"Todo mundo odia a las compañías de seguros", me dijo un amigo que prefiere preservar su anonimato. Explicó que su madre había llegado a los noventa años sin darle un centavo a las vampíricas aseguradoras:
"En vez de recompensarte con un bono por no haberte enfermado en décadas, te cobran cada vez más. Asegurarte cuesta un riñón, pero si no estás asegurado y te operan tienes que vender la casa. Mi madre está orgullosa de su pleito personal con los seguros, pero nunca sabes cuándo los vas a necesitar".
Supuse que ahora estaba enferma. Para mi sorpresa comentó: "Todavía no; te digo esto para que escribas un artículo". Me sentí autorizado a seguir su historia y fue lo que hice en los siguientes meses.
El principal problema era que su madre seguía manejando. En una ciudad donde rara vez fluye el tránsito, lograba conducir a una velocidad kamikaze. De joven había tenido un accidente que le dio fama. Enrique Metinides, gran fotógrafo de nota roja, retrató el coche destruido del que ella salió sin un rasguño. El siniestro fue portada de La Prensa. Ella enmarcó el ejemplar como si se tratara de un diploma. Cuando la conocí y le pregunté al respecto, dijo con coquetería: "Siempre he sentido y provocado atracción de choque".
Con ánimos de periodismo de inmersión, propuse acompañarla en un viaje. "¿Adónde quieres que vayamos?", preguntó con solicitud. Dije que tenía una cita en Insurgentes. "¿En qué número?", habló con la autoridad de quien ha memorizado la larguísima avenida.
Cometí el error de decir la verdad. El sitio estaba lejos y durante demasiado tiempo padecí las embestidas de una conductora que entrecerraba los ojos como si no reconociera el parabrisas y sonreía ante los afortunados sobresaltos que ocasionaba.
Regresé milagrosamente a salvo. Le hablé a mi amigo para decirle que escribiría sobre su madre cuando abordara el tema de intentos de suicidio.
"Lo peor es que no tiene seguro", insistió él. El comentario me pareció materialista. Lo que estaba en juego era la salud de su madre, no los gastos. Se lo dije con firmeza y contribuí a desatar el siguiente suceso.

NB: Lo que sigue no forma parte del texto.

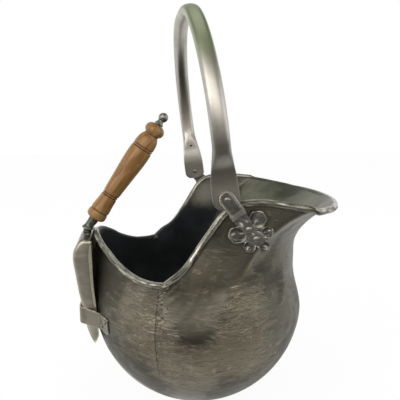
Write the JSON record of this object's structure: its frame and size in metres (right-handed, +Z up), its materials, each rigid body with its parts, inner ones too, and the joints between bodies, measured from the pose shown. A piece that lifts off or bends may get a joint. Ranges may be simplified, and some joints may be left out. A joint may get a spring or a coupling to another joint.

El coche en el que sobrevivimos en Insurgentes era perfecto para aparecer en Roma o alguna otra película de época, no para circular por la ciudad. Tenía tantas verificaciones que las ventanillas estaban oscurecidas. La única ventaja de ese modelo es que a nadie le interesaba. La señora no tiene estacionamiento y podía dejar el auto en plena calle. Hasta la noche en que fue robado.
Mi amigo me habló de la delegación donde pasó cuatro horas levantando un acta. Padecía el natural agotamiento de quien ha tenido que deletrear veinte veces su nombre, su oficio, su dirección y su RFC, pero en cierta forma sonaba aliviado.
Semanas después compartimos una sesión confesional en la que el tequila jugó su parte y me contó el resto de la historia. Fue él quien robó el vehículo para salvar a su madre del choque fatal: "Lo vendí a precio de bicicleta", dijo con tristeza: "de bicicleta de panadero, las deportivas cuestan más".
El cariño tiene muchas formas de expresarse y a veces pasa por la ilegalidad. El robo preservó la salud de la señora, pero sólo por un tiempo. Cuatro meses después sufrió un infarto. El dinero recaudado con la venta del coche no alcanzó para la angioplastia, por no hablar de los muchos gastos hospitalarios (incluidas las pantuflas y los Kleenex).
Cuando visité a mi amigo en la clínica, volvió a la carga contra los delirantes precios de los seguros y de la medicina privada. Su argumento era incontrovertible. "Le robamos un Datsun para salvarla y el hospital vale un Mercedes", añadió con acrimonia. Había tenido que poner a la venta su departamento en la colonia del Valle.
Hablábamos en el pasillo, afuera del cuarto de su madre, cuando llegó el cardiólogo. Aproveché para preguntar sobre las posibles causas de lo que había pasado y el doctor respondió al modo de Lao-Tse: "Los infartos llegan de tanto buscarlos o de tanto tratar de evitarlos". Destramparte a lo loco es tan malo como no tener ningún desfogue. Antes de entrar al cuarto a revisar a su paciente, le dijo a mi amigo: "Tiene una mamá muy simpática: dice que a su vida sólo le falta acelere".
Los buenos propósitos no siempre funcionan: sin el riesgo de conducir, la madre de mi amigo asumió el riesgo mayor de sólo estar viva.